Concernant enfin la qualité des images et du son, différentes lacunes ont été identifiées. En cas d’enregistrement nocturne, « aucune exploitation des images ne peut être faite si les enregistrements ont été réalisés dans un endroit dépourvu d’éclairage public ou peu éclairé ». Quant à la restitution sonore, celle-ci est « parfois faible ou saturée », note le rapport (en contraste ainsi avec les propos de Manuel Valls, qui affirmait en mars 2014, lorsqu’il était ministre de l’Intérieur, que les images et le son étaient « de très bonne qualité »).
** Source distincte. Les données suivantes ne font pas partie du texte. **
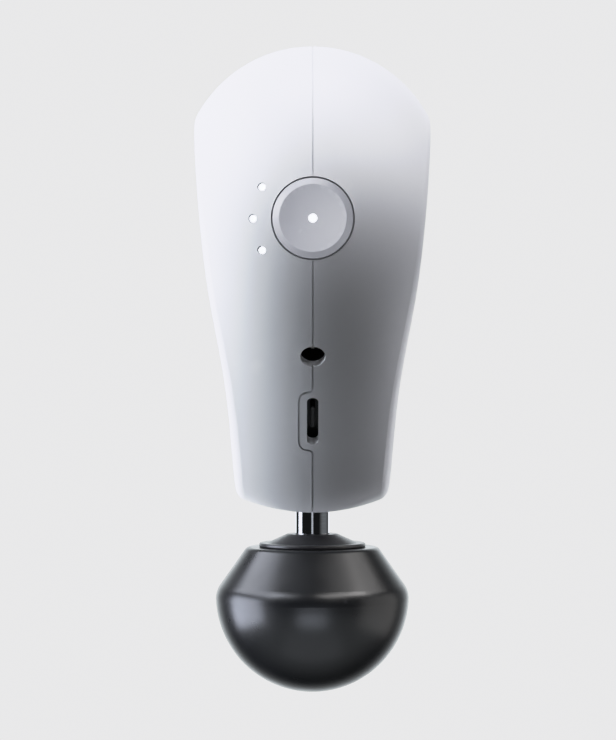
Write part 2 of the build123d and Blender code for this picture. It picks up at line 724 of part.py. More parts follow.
# ---------------------------------------------------------------- battery
CELL_BACK_Y = CELL_FRONT_Y + CELL_LONG
STRIP_THICK = 0.3
STRIP_WIDE = 7.0
HOLDER_WALL = 1.5
HOLDER_END = 1.8
HOLDER_CUP = 4.5
HOLDER_WINDOW_R = 6.0
LEAD_NOTCH = 3.4            # gap in the holders' top edge for the lead that runs forward

with BuildPart() as battery_cells:
    for x, z in CELL_SPOTS:
        with BuildSketch(facing_back(x, CELL_FRONT_Y, z)):
            Circle(CELL_R)
        extrude(amount=CELL_LONG)
    fillet(battery_cells.edges().filter_by(GeomType.CIRCLE), radius=0.8)
save(battery_cells.part, "battery_cells")


def strip_shape(ends):
    """Round-ended bar between two cell centres, in the XZ plane."""
    (x0, z0), (x1, z1) = ends
    turn = math.degrees(math.atan2(z1 - z0, x1 - x0))
    with Locations(Location(((x0 + x1) / 2, (z0 + z1) / 2, 0), (0, 0, turn))):
        SlotCenterToCenter(math.hypot(x1 - x0, z1 - z0), STRIP_WIDE)


FRONT_LINK = [CELL_SPOTS[0], CELL_SPOTS[1]]
BACK_LINK = [CELL_SPOTS[1], CELL_SPOTS[2]]

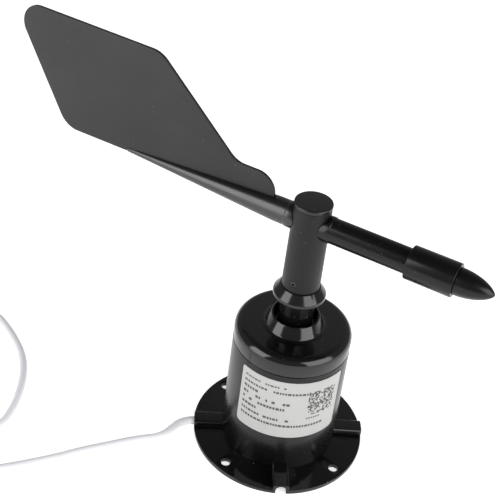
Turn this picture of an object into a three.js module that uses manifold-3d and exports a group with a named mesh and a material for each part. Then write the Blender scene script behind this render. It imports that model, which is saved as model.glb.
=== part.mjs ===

Des forces de l'ordre déjà en attente d'une doctrine d'utilisation

En guise de piste d’amélioration, le rapport souligne qu’une « bonne pratique consisterait à anticiper le déclenchement de la caméra ». Or on le sait, les caméras-piétons font l’objet de critiques en raison de leur activation par les forces de l’ordre... Policiers et gendarmes ne sont effectivement tenus de lancer l’enregistrement que « lorsque se produit ou est susceptible de se produire un incident, eu égard aux circonstances de l’intervention ou au comportement des personnes concernées ».

Des termes assez vagues, qui avaient notamment été décriés par la Commission nationale de l’informatique et des libertés (CNIL). Certains réclamaient d’ailleurs que les agents soient également contraints d’appuyer sur Rec à la demande des personnes concernées par une intervention... Chose qu’a refusée la précédente majorité.

Le ministère de l’Intérieur avait indiqué travailler à la rédaction d’une doctrine d’utilisation des caméras-piétons, qui n’a toujours pas vu le jour... Dans les conclusions de l’évaluation, on lit pourtant que celle-ci était déjà « très attendue par les DDSP ».

Le dossier n’est pas pour autant prêt d'être refermé. Conformément à la loi « Égalité et citoyenneté », une expérimentation est actuellement menée dans certains territoires afin que les forces de l’ordre activent systématiquement leurs caméras lorsqu’ils effectuent des contrôles d’identité. Le test, programmé jusqu’en mars 2018, donnera lieu à un nouveau rapport jaugeant de leur efficacité.